Do not worry about whether the numbers are perfect. The goal is to move from “I want to be better with money” to “This is what better looks like for me.” You can always refine the details with a professional later if you choose.
2. Attach a simple tracking method to each goal
For each milestone, ask, “How will I know if I am on track each month” and “Where will I see this.” You might decide to:
- Log balances in a notebook on the first of every month.
- Use a budgeting or tracking app that shows progress toward each goal.
- Create a simple spreadsheet with target amounts and dates.
The method is less important than the habit. When you see your progress in writing, even small steps feel more real. That sense of movement can ease anxiety and keep you engaged, especially when progress is slower than you hoped.

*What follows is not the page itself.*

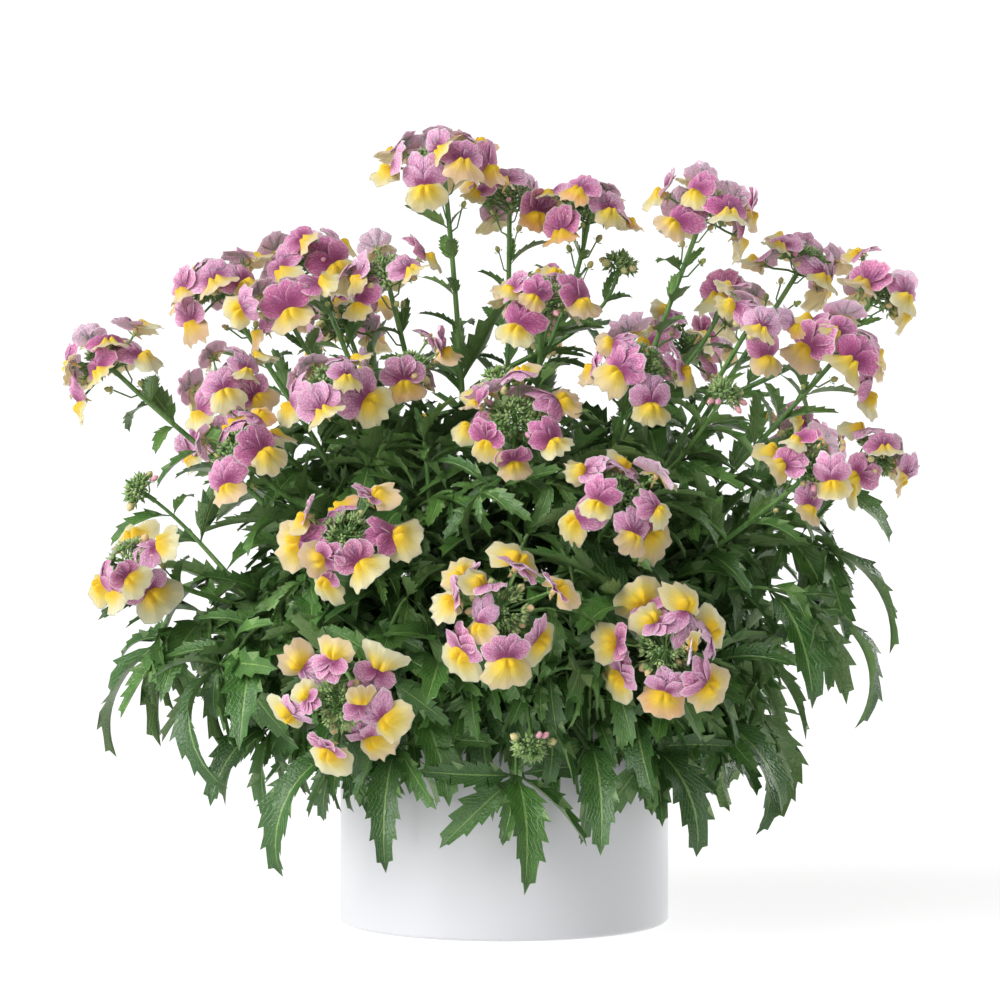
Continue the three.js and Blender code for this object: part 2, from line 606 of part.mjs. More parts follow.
const plant = new THREE.Group();
for (const [prefix, material] of [["leafy_stem", materials.leaf], ["flower_head", materials.petal]]) {
  const names = [...new Set(placed.map((p) => p.node).filter((n) => n.startsWith(prefix)))].sort();
  for (const name of names) {
    const fused = wasm.Manifold.union(placed.filter((p) => p.node === name).map((p) => p.solid));
    plant.add(meshOf(name, geometryOf(fused), material));
  }
}

const pottedNemesia = new THREE.Group();
pottedNemesia.add(meshOf("pot", potGeometry(), materials.pot));
pottedNemesia.add(meshOf("soil", geometryOf(soil), materials.soil));
pottedNemesia.add(plant);

export default pottedNemesia;
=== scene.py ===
"""A nemesia in bloom in a plain white cylindrical pot.

The plant's solids hold its stems, leaves and flowers by one rule of growth. This script repeats the rule,
finds in the solids which of its tries stands, and dresses each with a finer leaf, petal or bud.
Lengths are millimetres until a mesh is made, and the frame is the solids' own: +Z up, -Y to the viewer.
"""

from functools import partial
from math import asin, atan2, cos, degrees, exp, hypot, pi, radians, sin, sqrt, tau

import bmesh
import bpy
import numpy as np
from mathutils import Matrix, Quaternion, Vector
from mathutils.kdtree import KDTree


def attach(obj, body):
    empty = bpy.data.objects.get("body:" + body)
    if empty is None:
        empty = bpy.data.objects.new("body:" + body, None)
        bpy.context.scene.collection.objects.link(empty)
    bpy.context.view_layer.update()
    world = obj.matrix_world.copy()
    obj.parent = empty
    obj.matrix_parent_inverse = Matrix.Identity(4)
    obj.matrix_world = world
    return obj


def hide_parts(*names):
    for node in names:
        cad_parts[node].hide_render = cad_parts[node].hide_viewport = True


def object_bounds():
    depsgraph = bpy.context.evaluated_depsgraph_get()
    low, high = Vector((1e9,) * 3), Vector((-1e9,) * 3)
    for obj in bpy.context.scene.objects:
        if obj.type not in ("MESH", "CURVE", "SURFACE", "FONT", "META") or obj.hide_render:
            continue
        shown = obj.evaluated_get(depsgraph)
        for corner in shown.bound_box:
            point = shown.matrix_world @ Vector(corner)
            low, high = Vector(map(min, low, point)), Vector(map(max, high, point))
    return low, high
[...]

3. Decide whether partnering with a financial advisor makes sense
Now that you have a clearer picture of your milestones, ask yourself a few honest questions.

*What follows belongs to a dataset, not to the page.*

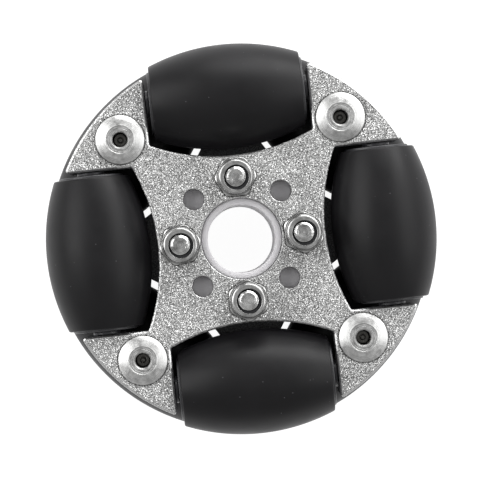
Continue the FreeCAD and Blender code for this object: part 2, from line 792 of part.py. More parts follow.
# Rivets tie each plate to its frame's arms.
for row_name, first, level, flip in (("front", HALF_ANGLE, PLATE_FACE, False),
                                     ("rear", 0, f"-{PLATE_FACE}", True)):
    rivets = []
    pins = []
    for number, angle in enumerate(spokes(first)):
        place = dict(on_circle(RIVET_CIRCLE, angle), z=level, flip=flip)
        rivets.append(put(f"{row_name}_rivet_{number}", rivet, **place))
        pins.append(put(f"{row_name}_rivet_pin_{number}", rivet_pin, **place))
    add_group(f"{row_name}_rivets", rivets)
    add_group(f"{row_name}_rivet_pins", pins)

doc.recompute()
for item in doc.Objects:
    if "Invalid" in item.State or "Error" in item.State:
        raise RuntimeError(f"{item.Name} is {item.State}")
for node, item in nodes.items():
    if item.Shape.isNull() or not item.Shape.isValid():
        raise RuntimeError(f"{node} has no valid shape")
for node, item in nodes.items():
    solids = item.Shape.Solids
    shape = solids[0] if len(solids) == 1 else item.Shape
    shape.exportStep(f"parts/{node}.step")
    print(node, len(solids), round(shape.Volume, 2))
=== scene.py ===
"""Looks of a double-row omni wheel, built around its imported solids.

The wheel lies on its rear rollers with its front face up: +Z is its axis and the origin its
centre. Sizes are in millimetres here, and a finished piece is scaled to the frame's metres.
Radii are called across and places on an axis along, because most pieces are turned.
"""

import json
import logging
import math
from abc import ABC, abstractmethod
from dataclasses import dataclass
from enum import Enum
from typing import Callable, Iterable, Sequence

import bmesh
import bpy
from bpy.types import Material, Node, NodeSocket, NodeTree
from mathutils import Matrix, Vector
from mathutils.geometry import delaunay_2d_cdt

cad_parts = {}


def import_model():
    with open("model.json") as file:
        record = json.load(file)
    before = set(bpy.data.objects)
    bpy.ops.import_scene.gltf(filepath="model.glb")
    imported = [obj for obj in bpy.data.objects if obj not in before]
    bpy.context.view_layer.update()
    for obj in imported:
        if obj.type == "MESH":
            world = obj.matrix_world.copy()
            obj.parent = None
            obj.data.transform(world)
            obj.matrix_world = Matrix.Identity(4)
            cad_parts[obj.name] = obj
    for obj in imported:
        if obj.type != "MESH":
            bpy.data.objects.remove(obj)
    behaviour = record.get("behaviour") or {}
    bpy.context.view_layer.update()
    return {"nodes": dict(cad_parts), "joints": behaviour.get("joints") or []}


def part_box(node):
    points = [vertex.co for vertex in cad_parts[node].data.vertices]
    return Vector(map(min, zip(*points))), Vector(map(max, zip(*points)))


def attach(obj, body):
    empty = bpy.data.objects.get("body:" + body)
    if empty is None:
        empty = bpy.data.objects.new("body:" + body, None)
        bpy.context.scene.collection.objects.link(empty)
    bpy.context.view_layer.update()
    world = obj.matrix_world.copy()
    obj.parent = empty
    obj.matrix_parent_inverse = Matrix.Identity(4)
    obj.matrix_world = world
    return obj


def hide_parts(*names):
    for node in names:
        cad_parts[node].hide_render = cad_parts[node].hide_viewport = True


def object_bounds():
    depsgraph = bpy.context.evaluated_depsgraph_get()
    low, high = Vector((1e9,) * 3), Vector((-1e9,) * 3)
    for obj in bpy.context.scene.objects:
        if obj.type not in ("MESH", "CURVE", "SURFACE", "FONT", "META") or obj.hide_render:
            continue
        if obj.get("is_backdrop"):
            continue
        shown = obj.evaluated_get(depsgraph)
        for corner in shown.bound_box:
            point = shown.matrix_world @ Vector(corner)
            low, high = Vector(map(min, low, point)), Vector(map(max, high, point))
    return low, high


MM = 0.001
FULL_TURN = 2 * math.pi
DEGREES = 360
ROLLERS = 4
PITCH = DEGREES / ROLLERS
HALF_PITCH = PITCH / 2
BOLT_CIRCLE = 9.12
BOLT_HOLE = 1.55
RIVET_CIRCLE = 23.12
MERGE_GAP = 1e-4
SIDE_SHARE = 0.49
INSIDE_WITH_HOLES = 2
SHARP_ANGLE = math.radians(40)
AXIS_GAP = "axis_gap"
LOG = logging.getLogger("omni_wheel")

Pair = tuple[float, float]
Section = Callable[[float], Sequence[Pair]]
Loop = list[bmesh.types.BMVert]
Edge = tuple[Vector, Vector]


class Row(Enum):
    """The two rows of rollers, by the word that starts their nodes' names."""

    FRONT = "front"
    REAR = "rear"

    def turn(self) -> float:
        """How far round the wheel the row's first roller is, in degrees."""
        return 0.0 if self is Row.FRONT else HALF_PITCH


def linear(shade: str) -> tuple[float, float, float, float]:
    """Turns an sRGB hex colour into the linear one that a shader reads.

    Args:
        shade: A # and six hex digits.

    Returns:
        Red, green and blue, with an alpha of one.
    """
    parts = [int(shade[start:start + 2], 16) / 255 for start in (1, 3, 5)]
    red, green, blue = (
        part / 12.92 if part <= 0.04045 else ((part + 0.055) / 1.055) ** 2.4 for part in parts
    )
    return red, green, blue, 1.0


def find_socket(sockets: Iterable[NodeSocket], key: str = "") -> NodeSocket:
    """Finds a socket among those of a node that are in use.

    Args:
        sockets: The node's inputs or outputs.
        key: The socket's identifier or name, or nothing for any.

    Returns:
        The first socket that fits.
    """
    return next(one for one in sockets if one.enabled and key in (one.identifier, one.name, ""))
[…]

- “Do I feel confident choosing strategies to reach these goals on my own”
- “Have I set goals like this before and struggled to follow through”
- “Would I feel calmer knowing a professional was reviewing my plan with me”
If your answers point toward wanting support, it may be time to look for a Financial Advisor who focuses on education and collaboration, not pressure. Many advisors offer an initial conversation at low or no cost. You can use that time to ask how they help clients set and track milestones, what their fees are, and how often they meet with clients.
Moving forward with more clarity and less pressure
Money can feel like a constant test you are never quite passing. You are not alone in that feeling, and it does not mean you have failed. It usually just means you have been trying to handle a complex, emotional part of life without enough structure or support.
A good financial advisor can help you turn your worries into a clear plan, then walk with you as you move from where you are to where you want to be. Even if you start on your own, simply naming your milestones and tracking them with intention is a powerful shift. You deserve a financial life that feels organized, understandable, and aligned with what matters most to you.